But the crepes I made with the mix on Sunday morning were great.  It totally worked, giving them a nice nutty character. You don't necessarily want the texture of grain in your crepes.  More on these later.

These fruity muffins use the same clever principle as those Blue Blueberry Muffins I posted about a few years back.  The ones from Joanne Fluke's tasty escapade, the Blueberry Muffin Murder.  Nothing like a good murder mystery with recipes included. What a fun series of books she's written. So, the concept is to add some compote or pie filling in addition to your fresh or frozen fruit, for an extra zap of the flavor.  However, that is where the muffin connection ends.  Shauna's are gluten-free, of course, it goes without saying.  And not so sweet as the Blueberry ones.

1/22/2011

Dal Maharani Becomes the Queen of Curried Lentil Soup

I am sure that to many people I look like a picky eater.  My daughter was laughingly discussing this, with regard to a friend of hers.  All the things she wouldn't eat and worried about.  And, I found myself totally identifying with that woman.
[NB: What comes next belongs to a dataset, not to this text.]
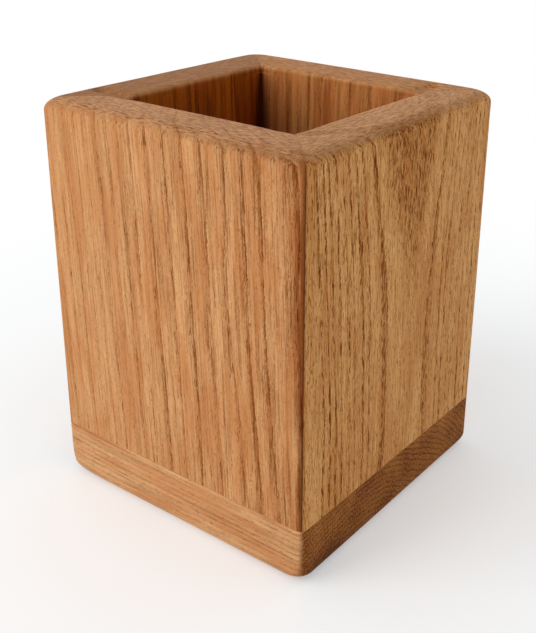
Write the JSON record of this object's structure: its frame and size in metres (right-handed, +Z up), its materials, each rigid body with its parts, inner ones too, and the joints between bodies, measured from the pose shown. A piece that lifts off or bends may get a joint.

If we go to a restaurant it begins before even getting there.  The number of places I won't consider, don't want to go to.  Would much rather just eat at home, have some crackers and cheese.  And then the business of trying to use and consume less gluten; only animals produced naturally, sustainably, without additives; vegetables raised organically, etc.  It limits what can go on our plates.  Actually I'm thankful choices are out there for the most part, since with age, this has all become more of an issue. We notice the effects more immediately in our bodies.  One of my goals being not to darken a doctor's door.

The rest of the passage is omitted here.